EXERCISE INSTRUCTIONS: Repeat exactly, please, the lines that begin at the start of the listing and end at the line holding "import Module from 'manifold-3d';".
::: RECORDS TO PROCESS
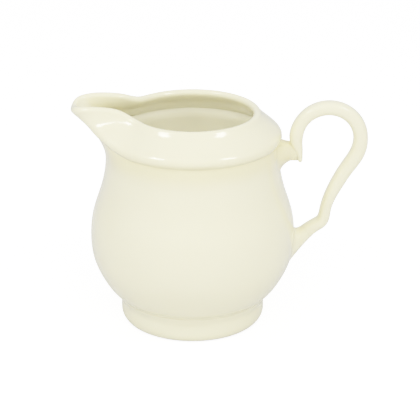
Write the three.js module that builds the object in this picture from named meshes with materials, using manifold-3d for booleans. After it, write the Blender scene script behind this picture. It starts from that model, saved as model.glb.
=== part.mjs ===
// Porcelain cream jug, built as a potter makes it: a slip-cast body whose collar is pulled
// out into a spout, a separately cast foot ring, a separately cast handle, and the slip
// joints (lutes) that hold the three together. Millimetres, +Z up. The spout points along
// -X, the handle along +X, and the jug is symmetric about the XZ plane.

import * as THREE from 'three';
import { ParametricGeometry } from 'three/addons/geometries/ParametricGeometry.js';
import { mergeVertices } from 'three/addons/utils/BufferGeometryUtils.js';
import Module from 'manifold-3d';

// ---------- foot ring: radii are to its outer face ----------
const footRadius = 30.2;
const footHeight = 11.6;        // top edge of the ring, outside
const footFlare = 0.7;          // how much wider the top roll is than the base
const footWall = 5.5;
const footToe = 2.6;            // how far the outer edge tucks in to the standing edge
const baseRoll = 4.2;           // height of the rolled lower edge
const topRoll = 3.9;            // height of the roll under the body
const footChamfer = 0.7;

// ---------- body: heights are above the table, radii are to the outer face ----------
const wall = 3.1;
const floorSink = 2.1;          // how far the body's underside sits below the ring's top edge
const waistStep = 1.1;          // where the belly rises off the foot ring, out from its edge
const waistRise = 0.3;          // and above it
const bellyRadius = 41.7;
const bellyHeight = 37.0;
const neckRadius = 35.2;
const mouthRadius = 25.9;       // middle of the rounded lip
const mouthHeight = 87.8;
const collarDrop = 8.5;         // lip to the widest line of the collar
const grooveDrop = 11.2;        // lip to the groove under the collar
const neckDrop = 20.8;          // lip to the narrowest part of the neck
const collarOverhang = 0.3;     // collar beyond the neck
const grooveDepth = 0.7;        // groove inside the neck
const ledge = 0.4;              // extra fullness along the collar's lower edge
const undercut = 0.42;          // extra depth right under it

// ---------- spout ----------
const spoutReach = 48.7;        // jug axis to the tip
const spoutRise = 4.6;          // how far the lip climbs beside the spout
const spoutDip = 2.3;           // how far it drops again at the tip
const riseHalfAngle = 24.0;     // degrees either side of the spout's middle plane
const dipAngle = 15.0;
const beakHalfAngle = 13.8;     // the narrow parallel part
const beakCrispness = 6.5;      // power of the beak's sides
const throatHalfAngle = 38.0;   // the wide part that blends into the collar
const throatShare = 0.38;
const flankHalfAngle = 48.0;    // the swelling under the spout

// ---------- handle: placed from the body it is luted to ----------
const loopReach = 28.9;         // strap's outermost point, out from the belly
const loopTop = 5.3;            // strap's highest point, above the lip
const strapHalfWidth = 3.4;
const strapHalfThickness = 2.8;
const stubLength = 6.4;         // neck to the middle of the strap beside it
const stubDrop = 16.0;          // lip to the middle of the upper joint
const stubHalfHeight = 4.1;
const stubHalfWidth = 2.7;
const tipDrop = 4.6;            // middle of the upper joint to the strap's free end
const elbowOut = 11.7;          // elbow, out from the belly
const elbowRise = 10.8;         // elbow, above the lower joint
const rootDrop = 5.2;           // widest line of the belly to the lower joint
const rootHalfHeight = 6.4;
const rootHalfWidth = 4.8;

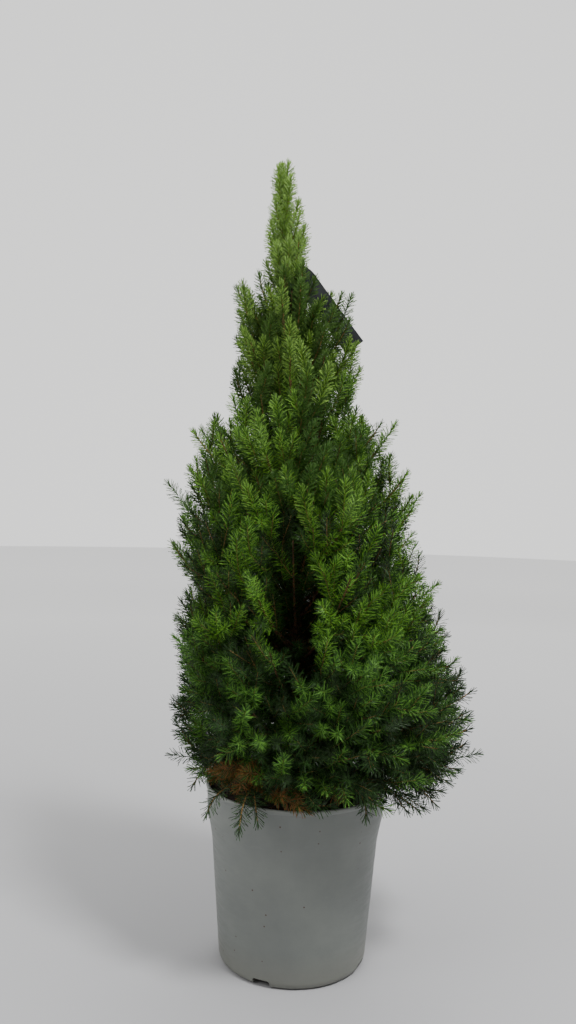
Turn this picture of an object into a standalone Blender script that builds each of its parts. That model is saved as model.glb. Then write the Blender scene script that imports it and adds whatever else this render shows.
::::::
ANSWER TO THIS EXERCISE:
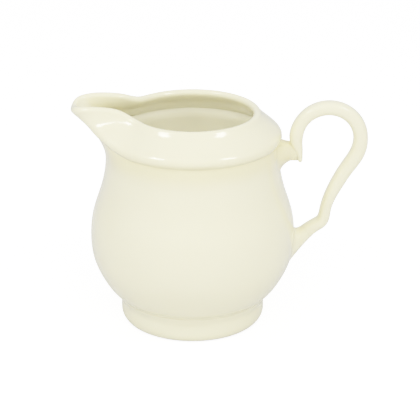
Write the three.js module that builds the object in this picture from named meshes with materials, using manifold-3d for booleans. After it, write the Blender scene script behind this picture. It starts from that model, saved as model.glb.
=== part.mjs ===
// Porcelain cream jug, built as a potter makes it: a slip-cast body whose collar is pulled
// out into a spout, a separately cast foot ring, a separately cast handle, and the slip
// joints (lutes) that hold the three together. Millimetres, +Z up. The spout points along
// -X, the handle along +X, and the jug is symmetric about the XZ plane.

import * as THREE from 'three';
import { ParametricGeometry } from 'three/addons/geometries/ParametricGeometry.js';
import { mergeVertices } from 'three/addons/utils/BufferGeometryUtils.js';
import Module from 'manifold-3d';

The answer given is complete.